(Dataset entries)
-----

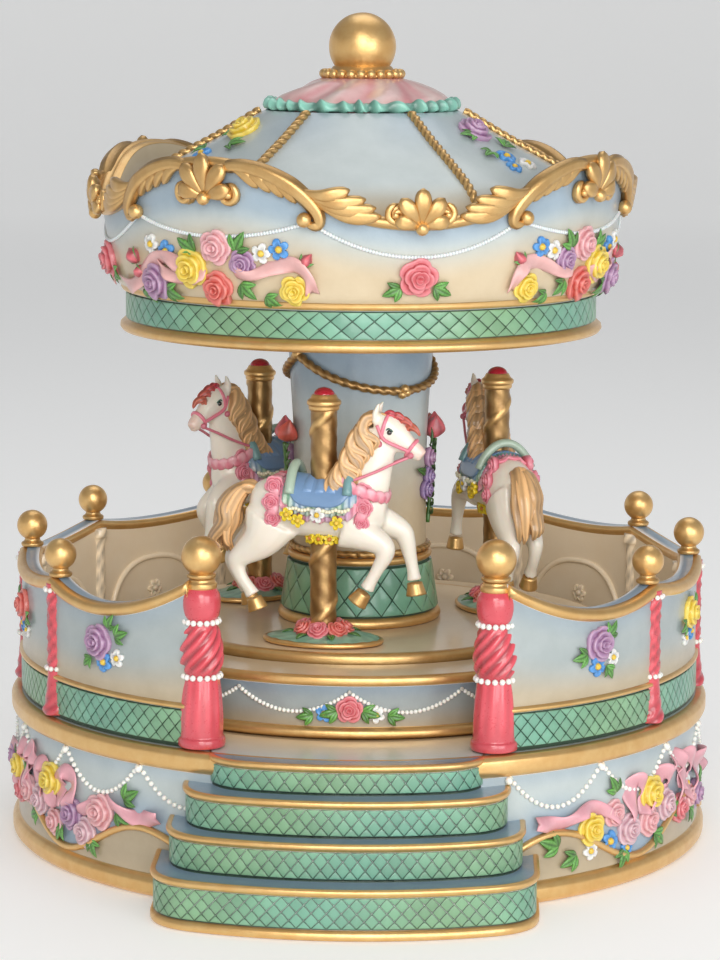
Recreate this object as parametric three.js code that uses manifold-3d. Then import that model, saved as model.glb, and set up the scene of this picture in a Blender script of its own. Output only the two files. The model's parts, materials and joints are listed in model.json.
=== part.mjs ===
// Wind-up carousel music box: a round resin base with steps and a fence, a turntable with three horses
// under a canopy, and an 18-note movement inside the base. Millimetres, +Z up. The origin is the middle
// of the footprint on the surface that it stands on, and the steps face -Y. Every piece is drawn about the
// carousel's axis, and the whole is moved back at the end.
import * as THREE from "three";
import { mergeVertices } from "three/addons/utils/BufferGeometryUtils.js";
import Module from "manifold-3d";

const wasm = await Module();
wasm.setup();

// ---------------------------------------------------------------- driving dimensions
const FIT = 0.3; // gap between pieces that touch
const RUN = 0.4; // gap between pieces that move past each other
const SCREW_HOLE = 0.3; // radial room around a screw

// Base casting
const BASE_R = 82.5; // gilt rims
const BASE_H = 34;
const BASE_RECESS = 1.5; // painted wall inside the gilt rims
const BASE_WALL = 5;
const RIM_H = 4.6;
const FLOOR_T = 3;
const COVER_LIFT = 13.8; // underside recess that holds the key
const COVER_T = 3;
const COVER_LEDGE = 2;
const COVER_SCREWS = 3;
const COVER_SCREW_R = 1.3;
const BOSS_R = 4.8;

// Front steps, from the top one down
const STEP_TOPS = [BASE_H, 27.3, 19.2, 11];
const STEP_REACH = [3.5, 8.3, 12.6, 18.4]; // how far each stands out past the rim
const STEP_HALF_W = [30.6, 35.5, 38.8, 41.8];
const STEP_CORNER = 9;

// Fence
const FENCE_INSET = 2.7; // behind the base's rim
const FENCE_T = 4;
const FENCE_H = 32; // at the posts
const FENCE_SAG = 2; // between the posts
const GATE_RISE = 5; // how far the wall rises to each newel
const GATE_SAG = 5.2; // in the long bay beside each newel
const NEWEL_ANGLE = 24.5;
const POST_ANGLES = [58, 88.5, 119, 149.5, 180];
const PILASTER_R = 2.5;
const NEWEL_INSET = 5.9;
const NEWEL_H = 37.3;
const NEWEL_R = 4.7;
const NEWEL_BALL_R = 4.4;
const FINIAL_BALL_R = 3.6;

// Plinth and turntable
const PLINTH_R = 60.5;
const PLINTH_H = 14;
const PLINTH_WALL = 3;
const TABLE_R = 47;
const TABLE_T = 3.1;
const TABLE_RECESS = 1.5;
const HUB_HOLE_R = 8;
const HUB_R = 6;
const WASHER_T = 0.3;

// Column and canopy
const DRUM_H = 16.4;
const DRUM_BOTTOM_R = 18.1;
const DRUM_TOP_R = 16.4;
const COLUMN_H = 51.9;
const COLUMN_R = 15.7;
const COLUMN_HEAD_R = 17.1;
const COLUMN_WALL = 3;
const CANOPY_BAND_R = 54.7;
const CANOPY_FLARE = 5.7; // from the band out to the crown
const CANOPY_WALL = 3;
const CANOPY_BAND_H = 9.2;
const CROWN_VALLEY_H = 29; // over the canopy's underside
const CROWN_PEAK_H = 41.8;
const CROWN_PHASE = 14; // first valley, degrees round from the steps
const CROWN_WAVES = 4;
const ROOF_H = 50.9;
const ROOF_TOP_R = 22.4;
const ROOF_T = 3;
const CAP_H = 7.5;
const CAP_TOP_R = 9.4;
const TOP_BALL_R = 7.9;

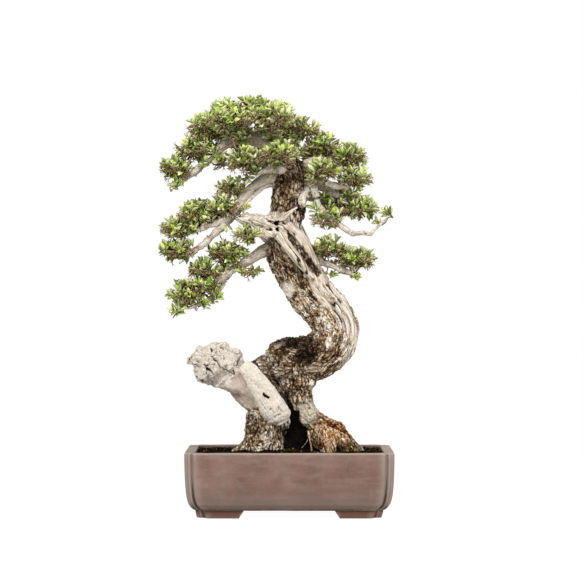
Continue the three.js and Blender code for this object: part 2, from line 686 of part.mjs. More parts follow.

-----

__To be done__: Print only the lines that run from the start of the listing to the line bearing "const SCREW_HOLE = 0.3;"; please keep the first line and that last one, exactly as they appear.

__Expected answer__:
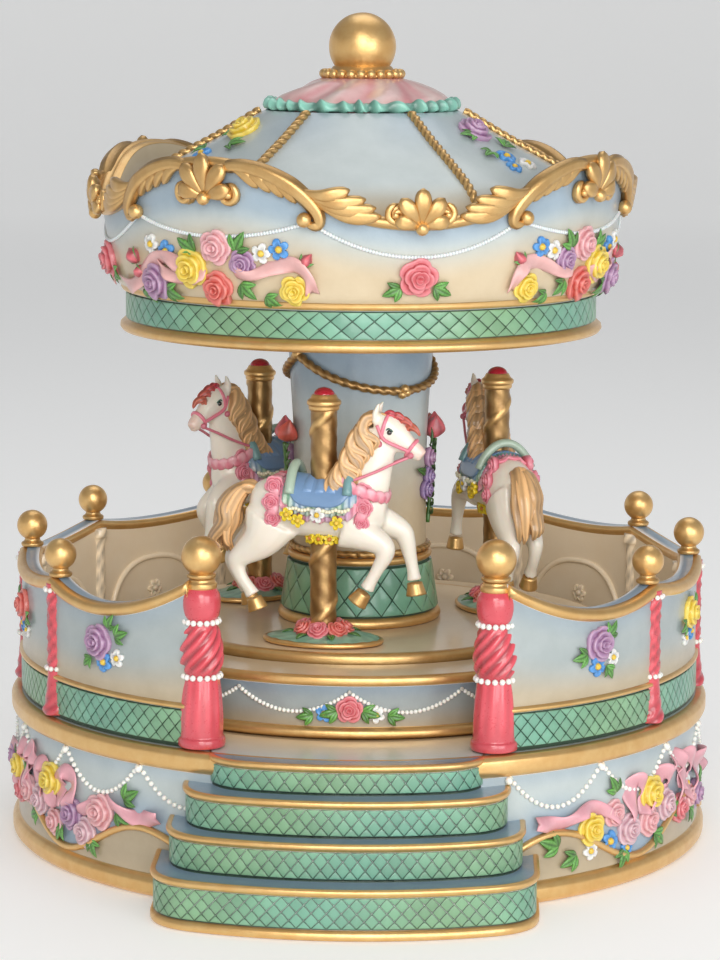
Recreate this object as parametric three.js code that uses manifold-3d. Then import that model, saved as model.glb, and set up the scene of this picture in a Blender script of its own. Output only the two files. The model's parts, materials and joints are listed in model.json.
=== part.mjs ===
// Wind-up carousel music box: a round resin base with steps and a fence, a turntable with three horses
// under a canopy, and an 18-note movement inside the base. Millimetres, +Z up. The origin is the middle
// of the footprint on the surface that it stands on, and the steps face -Y. Every piece is drawn about the
// carousel's axis, and the whole is moved back at the end.
import * as THREE from "three";
import { mergeVertices } from "three/addons/utils/BufferGeometryUtils.js";
import Module from "manifold-3d";

const wasm = await Module();
wasm.setup();

// ---------------------------------------------------------------- driving dimensions
const FIT = 0.3; // gap between pieces that touch
const RUN = 0.4; // gap between pieces that move past each other
const SCREW_HOLE = 0.3; // radial room around a screw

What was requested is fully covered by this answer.